If Allen Ginsberg was alive today, he probably wouldn’t have the physical stamina to camp in Zuccotti Park, but he sure as $hit would’ve supported Occupy protestors by lending his time & energy to the cause, writing a poem or 2 specifically for the occasion, or expanding on the imagery & feelings he’d already written in “Howl.”
What sphinx of cement and aluminum bashed open their skulls and ate up their brains and imagination? /Moloch! Solitude! Filth! Ugliness! Ashcans and unobtainable dollars! Children screaming under the/stairways! Boys sobbing in armies! Old men weeping in the parks!
Moloch whose mind is pure machinery!

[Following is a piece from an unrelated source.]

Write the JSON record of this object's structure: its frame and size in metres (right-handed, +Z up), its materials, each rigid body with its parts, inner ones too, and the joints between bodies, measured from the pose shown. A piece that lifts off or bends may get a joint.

Moloch whose blood is running money! Moloch whose/fingers are ten armies! Moloch whose breast is a cannibal dynamo! Moloch whose ear is a/smoking tomb!
Moloch whose love is endless oil and stone! Moloch whose soul is electricity and banks! Moloch whose/poverty is the specter of genius! Moloch whose fate is a cloud of sexless hydrogen! Moloch/whose name is the Mind!
Remember, he wrote these lines in the aftermath of WWII when the atrocities of the concentration camps & what the atomic bombs really did to Japan came to light; however, the sentiment & passion & desperation behind these lines still resonate in a society where a major party’s probable Presidential candidate and the party itself think corporations are people, poor people should pay a higher tax rate than rich people, home mortgages are casino chips on Wall Street, and uninsured Americans should be left to die.
I’ve read “Howl” in public a few times and, during a couple serious frightening points in my life (including just before that horrible committee meeting I had to attend), I went somewhere to read it aloud just to myself because every time I do, I feel relieved & empowered & ready to kick a$$ and take names. Every once in awhile, when I need a spiritual & mental pick – me – up, I’ll read “Howl” out loud to myself. Allen Ginsberg left this life in April 1997, but “Howl” still is & will always be with us to hopefully educate and inspire. The struggle goes on, but “Howl” will continue to show me the way.